Film "Jagal" penuh dengan adegan yang menggambarkan kekejaman, tetapi jalannya seluruh cerita menggambarkan bahwa pembunuan kejam dengan cara yang menakutkan itu bagi para pelaku pembunuhan adalah sesuatu yang harus mereka lakukan dan mereka melakukannya dengan senang. Kesimpulan dari film "Jagal" yaitu suatu film/dokumenter yang berbicara mengenai pengakuan yang terus terang dari pelakunya sendiri tentang pembunuhan kejam orang-orang komunis yang terjadi di Medan dan memperagakan-ulang apa yang mereka lakukan pada tahun 1960an.
Pendapat saya dari film Jagal yaitu bahwa film dokumenter hanyalah satu sudut pandang yang berhasil direkam. Dalam kaitan ini, adalah sudut pandang atau kisah yang diingat dari tokoh yang dipilih sutradara.

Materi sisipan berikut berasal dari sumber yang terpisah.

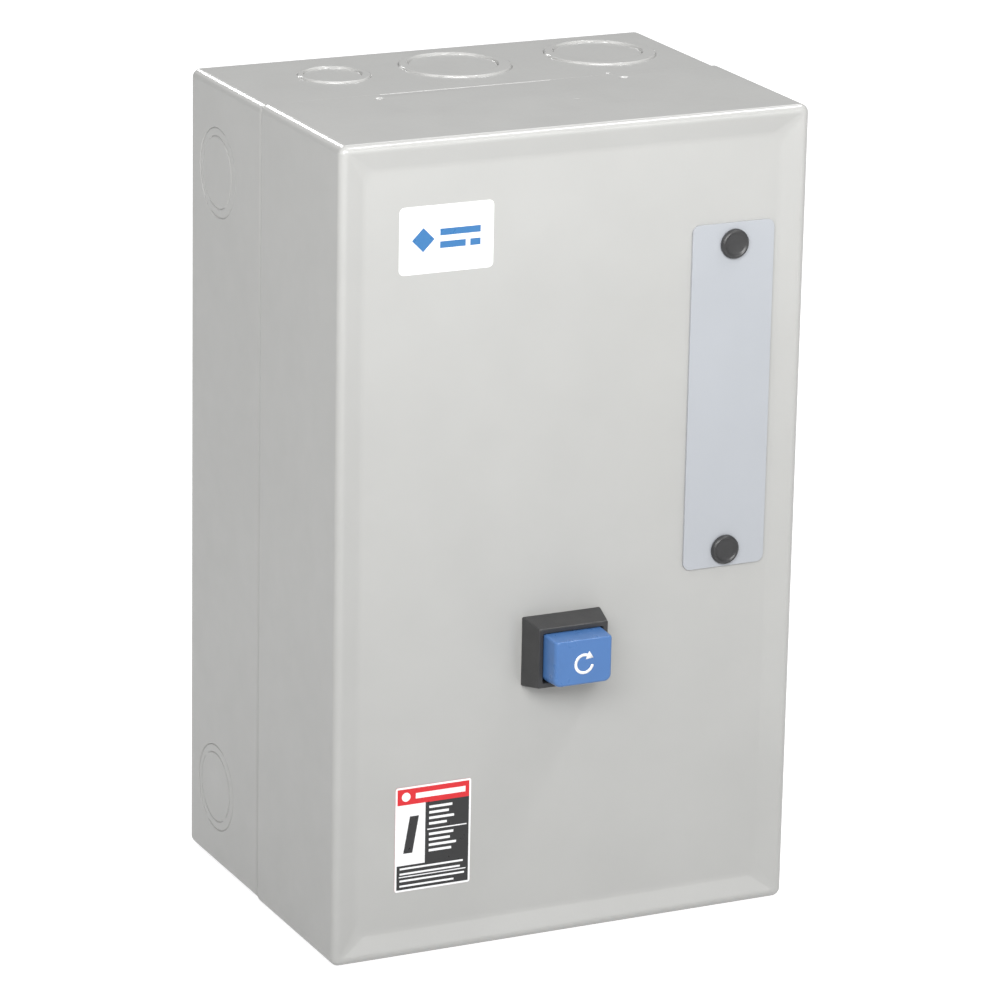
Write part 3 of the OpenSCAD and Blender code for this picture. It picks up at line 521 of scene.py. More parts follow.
def piece(name, bm, body, slot, stands_for=(), extra=(), sharp_deg=35, thickness=None,
          bevel=None, bevel_deg=40, weighted=True, weld=True):
    """Makes an object of a mesh in millimetres, with its material, body and modifiers."""
    if weld:
        bmesh.ops.remove_doubles(bm, verts=bm.verts, dist=WELD_GAP)
    bmesh.ops.recalc_face_normals(bm, faces=bm.faces)
    for face in bm.faces:
        face.smooth = True
    for edge in bm.edges:
        edge.smooth = not (len(edge.link_faces) == 2
                           and edge.calc_face_angle(0) > math.radians(sharp_deg))
    bmesh.ops.scale(bm, vec=(MM, MM, MM), verts=bm.verts)
    mesh = bpy.data.meshes.new(name)
    bm.to_mesh(mesh)
    bm.free()
    obj = bpy.data.objects.new(name, mesh)
    bpy.context.scene.collection.objects.link(obj)
    for material in (MATERIALS[slot], *extra):
        mesh.materials.append(material)
    if thickness:
        solid = obj.modifiers.new("thickness", "SOLIDIFY")
        solid.thickness = thickness * MM
        solid.offset = -1
        solid.use_even_offset = True
    if bevel:
        edge = obj.modifiers.new("bevel", "BEVEL")
        edge.width = bevel * MM
        edge.segments = 3
        edge.limit_method = "ANGLE"
        edge.angle_limit = math.radians(bevel_deg)
    if weighted:
        normals = obj.modifiers.new("normals", "WEIGHTED_NORMAL")
        normals.keep_sharp = not bevel
    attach(obj, body)
    if stands_for:
        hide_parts(*stands_for)
        replaced.update(stands_for)
    return obj


# ---- Sizes of the case, from the frame ----

case_x, case_d, case_z = node_spans("enclosure_box")
_, cover_d, _ = node_spans("front_cover")
CASE_W, CASE_H = size(case_x), size(case_z)
SHEET = 1.5
# Corners that run along the depth are wide bends, and the rim of the face is a tight one
BEND_R, RIM_R = 3.5, 2.6
SEAM_D = cover_d[0] - 0.3
RIM_D = cover_d[1]
# The face is a shallow dish behind the rim
FACE_DROP = 2.4
FACE_D = RIM_D - FACE_DROP
FACE_BEVEL = 12.0
FLAT_BAND = 0.6
LIP_FRONT = case_d[1]
LIP_IN = SHEET + 0.35
# The box is a little smaller than the cover, which slides over its lip
STEP_Z, STEP_X = 0.7, 0.1
KNOCKOUT_D, KNOCKOUT_SIDE_D = 32.0, 28.0
RING_SMALL, RING_MIDDLE, RING_LARGE = (28.2, 22.2, 1.5), (34.9, 28.2, 0.6), (44.0, 34.9, 2.0)
GROOVE_W, GROOVE_DEPTH, TAB_W = 0.6, 0.4, 3.2
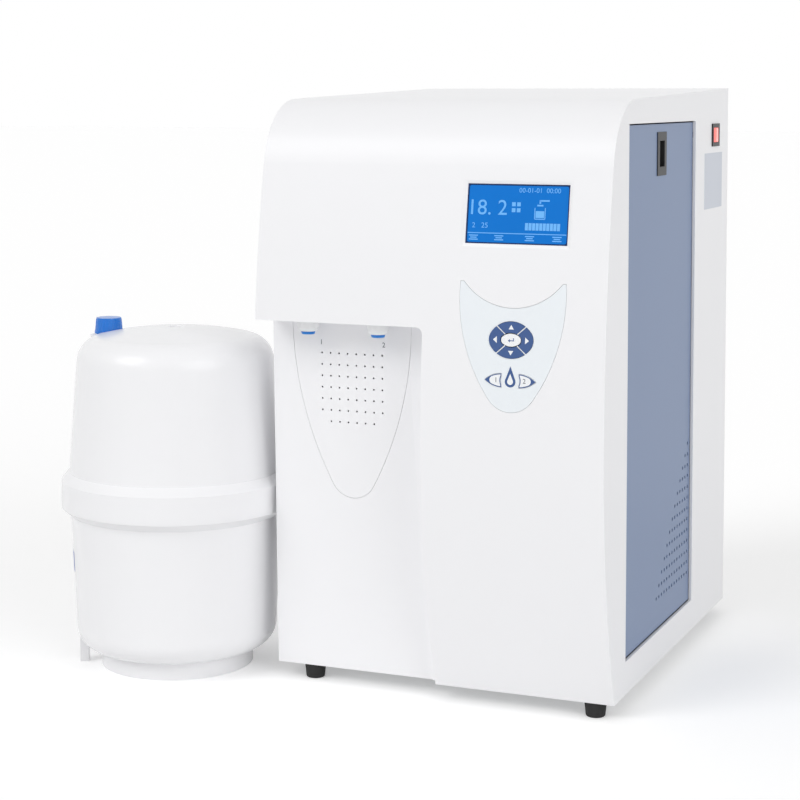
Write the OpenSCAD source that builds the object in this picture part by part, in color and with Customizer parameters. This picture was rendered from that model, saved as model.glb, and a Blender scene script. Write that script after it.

Andai kata ingatan tokoh yang dipilih dalam film tersebut valid dan benar terjadi, maka detail pembunuhan yang digambarkannya adalah kejahatan dirinya sendiri dan pengakuan yang dilakukannya melalui sebuah film adalah refleksi pribadi para tokoh yang diwawancarai tersebut. Detail kekejaman yang digambarkan tokoh-tokoh dalam film tersebut adalah khas perilaku jahat dari sang pelaku sendiri.